Un commentaire pour “World Wide (under)Wear : l’homme de Vitruve numérique

  1. Excellente synthèse qui ouvre de nombreux champs de discussion.
    Quelques questions sur la terminologie, qui est loin d’être innocente.
    Dans le schéma des usages des 4 quadrants tu lie l’usage du web aux liens, je n’ai rien à redire. Par contre, définir le lien comme « particule élémentaire » me paraît abusif. En effet le lien est la base de l’usage du web mais le web contient aussi du texte/image/son. Ces derniers sont réellement ou potentiellement indexables (et par conséquent « particulable ») et Google ne s’en prive pas sur le texte (la partie la plus aboutie en étant Google scholar qui poste les citations) et tend à le faire pour le reste, il n’en reste pas moins que la « substance » du web n’est pas entièrement « combinable », du moins à ce jour.
    C’est par contre une des caractéristiques des données ouvertes liées qui forment le web sémantiques, qui elles, en tant que triplet élémentaires » sont connectables ad libitum, ce qui est l’un de ses potentiel les plus intéressant.

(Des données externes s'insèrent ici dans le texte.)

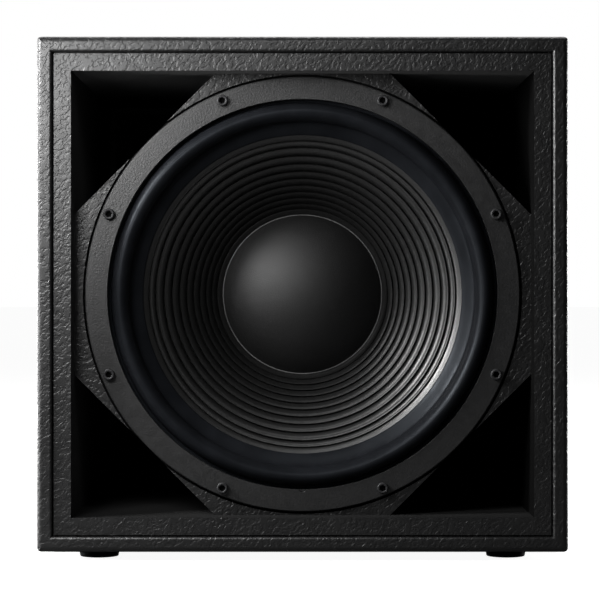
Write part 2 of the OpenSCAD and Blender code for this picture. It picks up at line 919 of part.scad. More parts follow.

    Je suis tout à fait d’accord avec la convergence finale vers les data mais il me semble qu’il faut quand même différencier les « traces » issu de capteurs quels qu’ils soient des données « saisies » qui procèdent d’un découpage (in)conscient de la réalité, et « nomment » les choses. Les apps qu’on leur applique ne devraient pas être les mêmes si l’on veut éviter les biais d’interprétations déjà nombreux quand l’on traite d’un seul domaine.
    Le terme ro(bots) me gène un peu du côté francophone. Si je comprends bien, il s’agit d’agent intelligent. Quant à leurs fonctionnalités on parle de la même chose, mais sur les connotations ce n’est pas la même chose en français et en anglais. Le terme robot en français inclus également des objets productifs qui entre directement en concurrence avec l’activité humaine. Les agents (qui agissent au nom ou en place de) sont également les concurrents bien réel des travailleurs du savoir, mais cela demanderait à être affiné. Mais peut-être as-tu sciemment joué de ce double sens.
    Quant au schéma conclusif (attention versus occupation) je le comprends comme hypothèse de travail. Je ne suis pas certain que la partie « haute » soit aussi clairement séparée de la partie « basse ». Chaque fois qu’il y a rétroaction de notre attention il y a captation de données (les mesures d’audience mais anonyme apprennent quelque chose de nous). Là encore il y a matière à creuser.